I appreciate your suggestions in advance

Jon


----------



## ReVerm (Jan 13, 2003)

uncreative said:


> I have a 93 XE 4WD Pathfinder and was wondering if it's possible or even worth it to swap out the rear drum brakes for disc brakes? If it's possible, can someone let me know how (do I swap axles from a model with rear drums? Which ones are compatible?)--I know Sentra owners do rear drum to disc conversions, but would it even be worth a damn to do it to my Pathy? She brakes like a freight train (Just today I enjoyed coming down an on-ramp and getting some religion when the ass in front of me decided to jam on the brakes when the light just turned yellow.
> 
> I appreciate your suggestions in advance
> 
> Jon


A rear disc swap won't do much for your braking woes. Those things experience so much load transfer under braking that rear drums do just the right amount of work with the setup from the factory.

What you really should be looking into are three things:
1. "Performance" brake pads
2. Stainless steel brake lines
3. New dampers (if you still have the OE ones, they're probably dead)

#1 will cost you only slightly more than those "quiet stop" ceramic compounds that shops will try to sell you, and will improve your stopping power immensely. Hawk HPS's and Stillen Metal Matrix's are available for your car for about $55 a set. Try a set on your fronts, and see how they fare.
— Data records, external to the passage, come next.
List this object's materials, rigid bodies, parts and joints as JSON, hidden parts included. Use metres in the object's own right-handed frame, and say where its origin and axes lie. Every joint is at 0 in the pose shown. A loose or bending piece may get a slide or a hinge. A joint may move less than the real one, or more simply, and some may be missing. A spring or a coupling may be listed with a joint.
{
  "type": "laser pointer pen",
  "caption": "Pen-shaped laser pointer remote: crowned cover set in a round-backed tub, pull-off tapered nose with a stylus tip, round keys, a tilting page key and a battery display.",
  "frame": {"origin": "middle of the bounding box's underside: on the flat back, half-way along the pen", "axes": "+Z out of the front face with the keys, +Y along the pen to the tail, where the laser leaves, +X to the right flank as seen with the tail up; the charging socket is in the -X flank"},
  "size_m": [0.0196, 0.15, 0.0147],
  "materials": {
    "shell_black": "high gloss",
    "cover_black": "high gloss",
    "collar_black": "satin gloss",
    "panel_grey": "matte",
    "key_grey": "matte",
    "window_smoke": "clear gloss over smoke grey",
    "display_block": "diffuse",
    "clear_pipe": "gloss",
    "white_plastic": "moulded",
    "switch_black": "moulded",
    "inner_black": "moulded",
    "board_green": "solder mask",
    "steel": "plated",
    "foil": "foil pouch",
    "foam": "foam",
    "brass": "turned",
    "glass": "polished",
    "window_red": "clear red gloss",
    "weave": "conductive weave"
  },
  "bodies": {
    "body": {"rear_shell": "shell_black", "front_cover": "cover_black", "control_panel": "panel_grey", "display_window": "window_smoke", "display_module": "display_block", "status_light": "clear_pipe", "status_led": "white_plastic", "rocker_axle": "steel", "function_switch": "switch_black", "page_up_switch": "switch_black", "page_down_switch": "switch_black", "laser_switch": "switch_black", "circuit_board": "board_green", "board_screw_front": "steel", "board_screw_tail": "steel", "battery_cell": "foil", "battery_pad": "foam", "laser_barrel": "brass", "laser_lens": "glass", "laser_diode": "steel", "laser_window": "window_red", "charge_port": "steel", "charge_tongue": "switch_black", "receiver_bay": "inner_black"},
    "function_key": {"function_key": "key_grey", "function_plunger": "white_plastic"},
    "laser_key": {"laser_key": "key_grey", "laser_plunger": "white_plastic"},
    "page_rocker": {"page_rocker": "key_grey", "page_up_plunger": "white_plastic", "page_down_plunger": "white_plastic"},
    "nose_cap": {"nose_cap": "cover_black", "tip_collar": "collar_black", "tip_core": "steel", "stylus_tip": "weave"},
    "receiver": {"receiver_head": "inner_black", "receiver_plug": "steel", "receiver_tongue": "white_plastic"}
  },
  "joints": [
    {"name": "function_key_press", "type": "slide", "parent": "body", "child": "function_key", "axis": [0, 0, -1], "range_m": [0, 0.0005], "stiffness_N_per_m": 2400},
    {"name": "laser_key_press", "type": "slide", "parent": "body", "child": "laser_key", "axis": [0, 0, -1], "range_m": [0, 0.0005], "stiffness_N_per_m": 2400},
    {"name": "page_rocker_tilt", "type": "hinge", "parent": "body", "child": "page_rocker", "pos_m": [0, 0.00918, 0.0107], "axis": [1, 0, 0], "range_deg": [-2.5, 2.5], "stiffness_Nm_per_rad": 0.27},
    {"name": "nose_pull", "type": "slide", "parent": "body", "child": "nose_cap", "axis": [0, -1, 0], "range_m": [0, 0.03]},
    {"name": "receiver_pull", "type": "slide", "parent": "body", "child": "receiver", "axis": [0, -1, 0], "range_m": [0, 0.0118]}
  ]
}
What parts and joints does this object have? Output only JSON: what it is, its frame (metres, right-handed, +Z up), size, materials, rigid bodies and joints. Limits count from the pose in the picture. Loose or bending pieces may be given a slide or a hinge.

#2 will give you better brake pedal modulation and reduce pedal travel. It won't give you more stopping power per se, but it will give you much more confidence in your brakes. Goodridge, Crown, Automotive Customizers, and a number of other brands sell SS brake line kits for your pathy for less than $110 for all four corners of your car. This is more or less a "nice to have" rather than a necessity, but I will say from first hand experience that it's REALLY nice to have.

#3 is often overlooked but is key to improving your car's stopping power. If you have worn out dampers, the load transfer during braking will be faster and more sudden than normal. This means that your brakes and front tyres will have to do a lot more work than usual. This also means that it will be easier to overload the front brakes/tyres. You can get KYB GR2's for $30 per corner (gas-a-justs for $45 per corner) from tirerack.com. This is really something you should do _after_ you do #1, but it's definately something to look into in the near future.

If you haven't done so already, check out Project Pathfinder on Nissan Performance Magazine. There's plenty of information there about your Pathfinder and what you can do with it.


----------